Recorded data ▸
'''
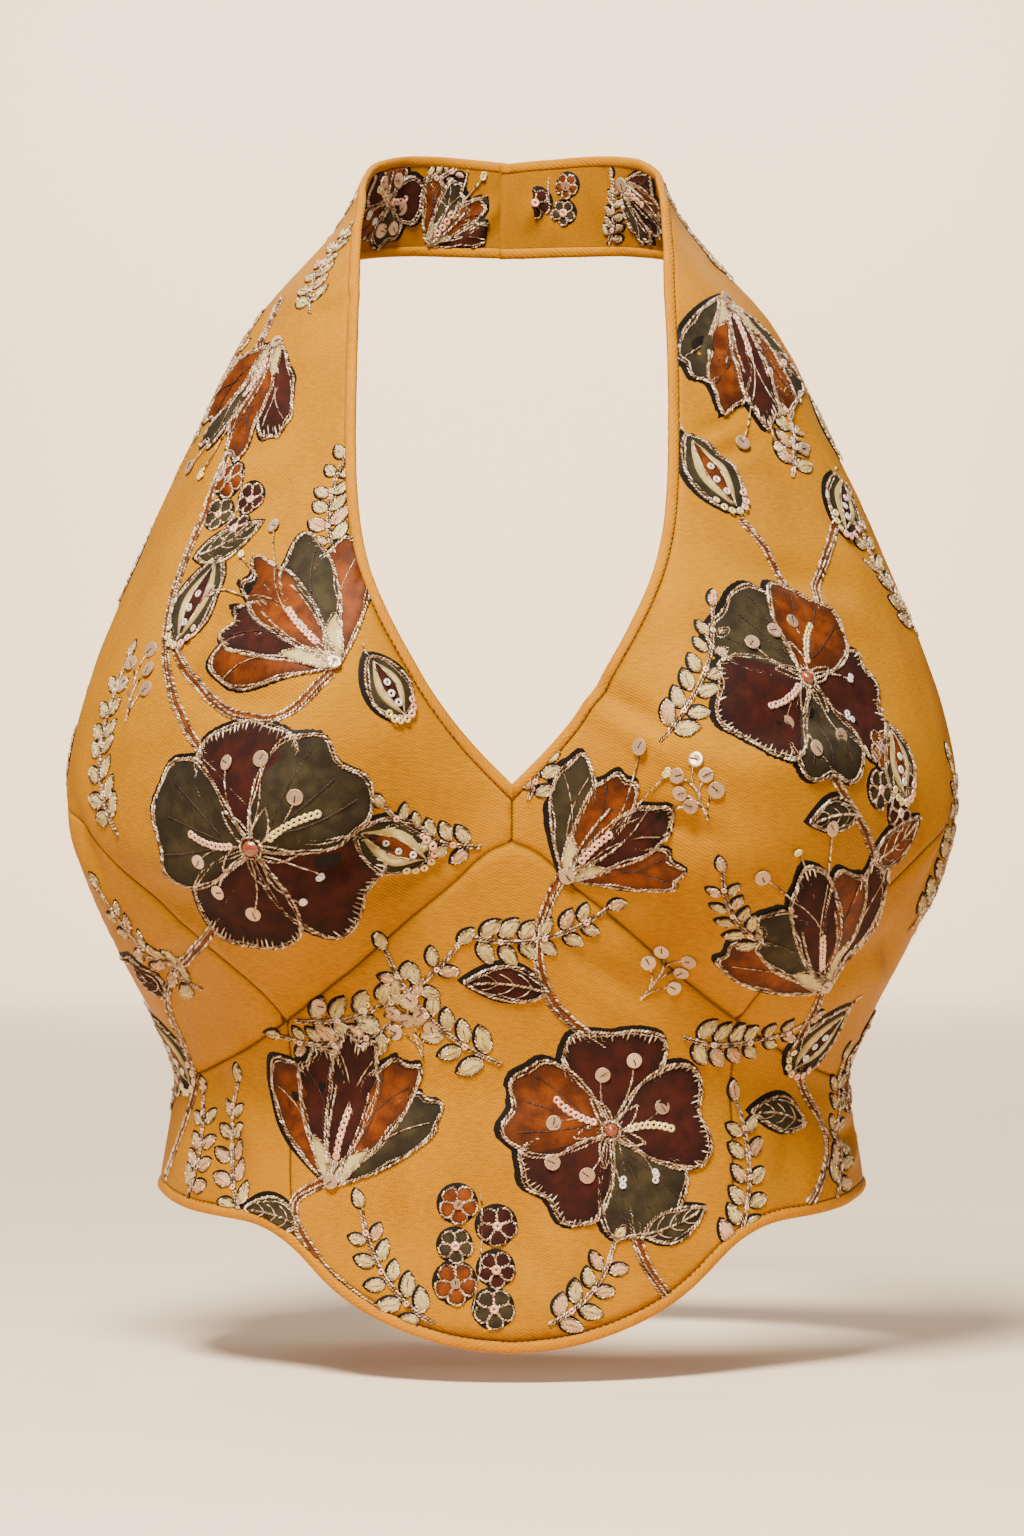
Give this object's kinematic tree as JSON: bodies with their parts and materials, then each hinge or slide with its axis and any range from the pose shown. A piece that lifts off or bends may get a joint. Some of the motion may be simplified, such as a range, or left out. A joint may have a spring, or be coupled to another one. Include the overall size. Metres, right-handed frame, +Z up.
{
  "type": "halter neck top",
  "caption": "Sleeveless halter neck top with a deep V neckline, shaped cups, a band round the nape, an open upper back, a rounded front hem and a lapped back band.",
  "frame": {"origin": "inside face of the neck band at the nape, centre back, half way up the band, where the wearer's neck holds the garment", "axes": "+Z up, the front faces -Y, +X is the wearer's left"},
  "size_m": [0.3528, 0.2536, 0.4789],
  "materials": {
    "embroidered_cloth": "marigold satin twill with applied cloth flowers, couched thread and sequins",
    "binding": "self-coloured satin binding with a line of stitches beside it"
  },
  "bodies": {
    "root": {"bust_left": "embroidered_cloth", "bust_right": "embroidered_cloth", "bust_side_left": "embroidered_cloth", "bust_side_right": "embroidered_cloth", "midriff_centre": "embroidered_cloth", "midriff_side_left": "embroidered_cloth", "midriff_side_right": "embroidered_cloth", "back_left": "embroidered_cloth", "back_right": "embroidered_cloth", "neck_binding_left": "binding", "neck_binding_right": "binding", "armhole_binding_left": "binding", "armhole_binding_right": "binding", "hem_binding": "binding"}
  },
  "joints": []
}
'''
Task description ▸ Once more, set down the full listing, verbatim.

Answer below ▸
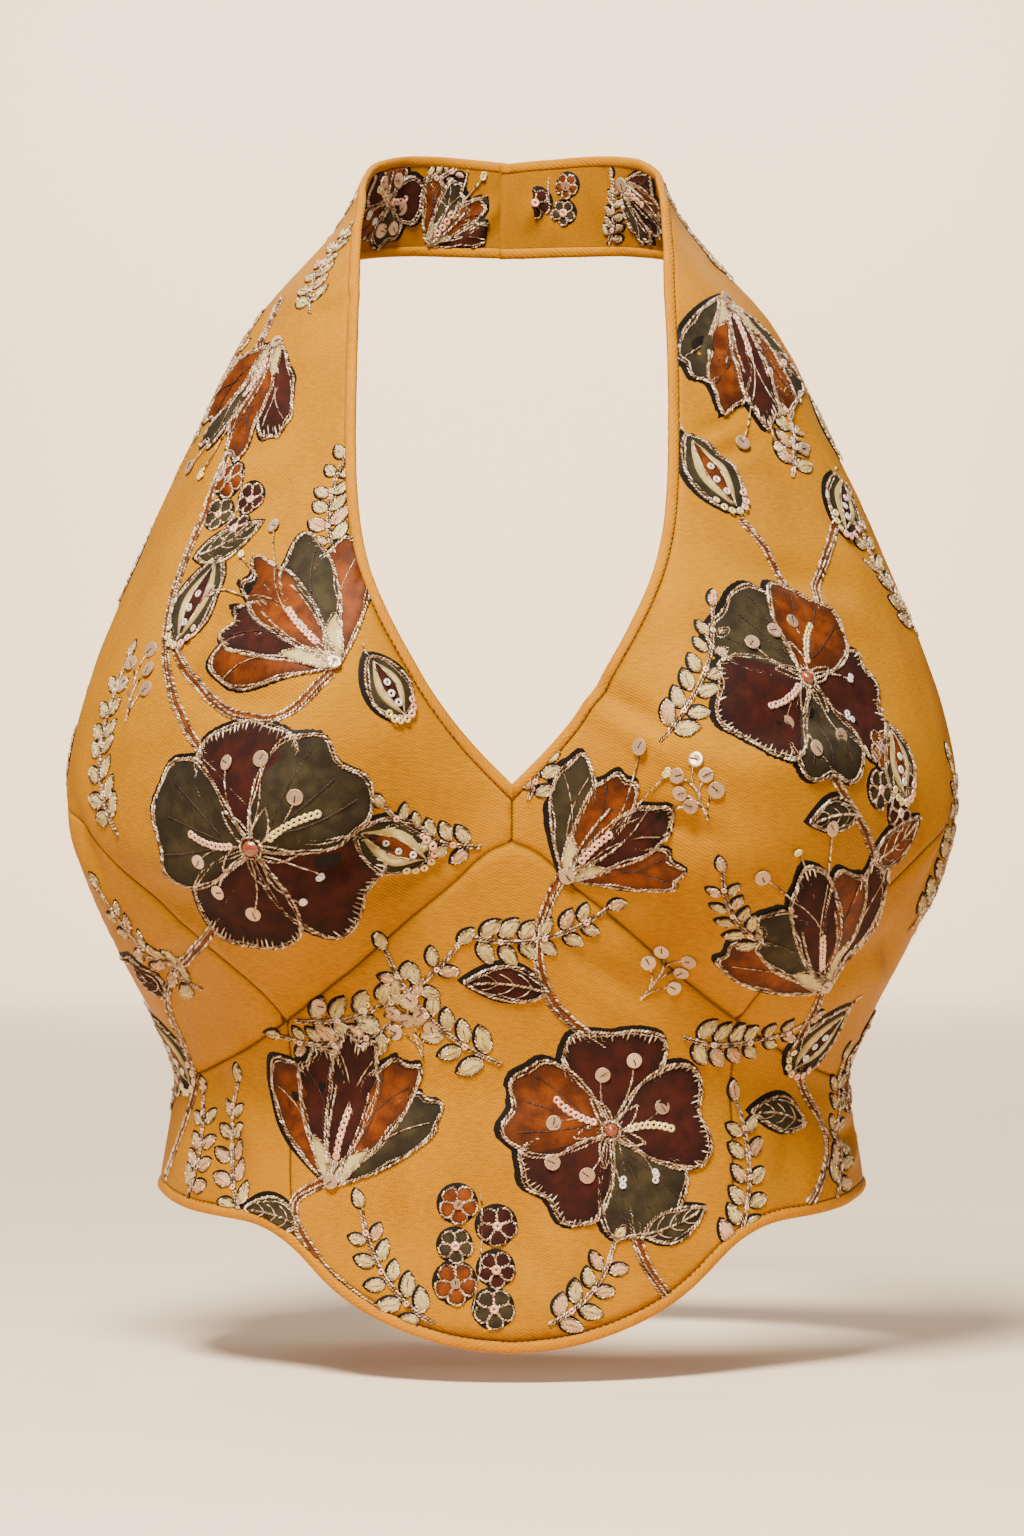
Give this object's kinematic tree as JSON: bodies with their parts and materials, then each hinge or slide with its axis and any range from the pose shown. A piece that lifts off or bends may get a joint. Some of the motion may be simplified, such as a range, or left out. A joint may have a spring, or be coupled to another one. Include the overall size. Metres, right-handed frame, +Z up.
{
  "type": "halter neck top",
  "caption": "Sleeveless halter neck top with a deep V neckline, shaped cups, a band round the nape, an open upper back, a rounded front hem and a lapped back band.",
  "frame": {"origin": "inside face of the neck band at the nape, centre back, half way up the band, where the wearer's neck holds the garment", "axes": "+Z up, the front faces -Y, +X is the wearer's left"},
  "size_m": [0.3528, 0.2536, 0.4789],
  "materials": {
    "embroidered_cloth": "marigold satin twill with applied cloth flowers, couched thread and sequins",
    "binding": "self-coloured satin binding with a line of stitches beside it"
  },
  "bodies": {
    "root": {"bust_left": "embroidered_cloth", "bust_right": "embroidered_cloth", "bust_side_left": "embroidered_cloth", "bust_side_right": "embroidered_cloth", "midriff_centre": "embroidered_cloth", "midriff_side_left": "embroidered_cloth", "midriff_side_right": "embroidered_cloth", "back_left": "embroidered_cloth", "back_right": "embroidered_cloth", "neck_binding_left": "binding", "neck_binding_right": "binding", "armhole_binding_left": "binding", "armhole_binding_right": "binding", "hem_binding": "binding"}
  },
  "joints": []
}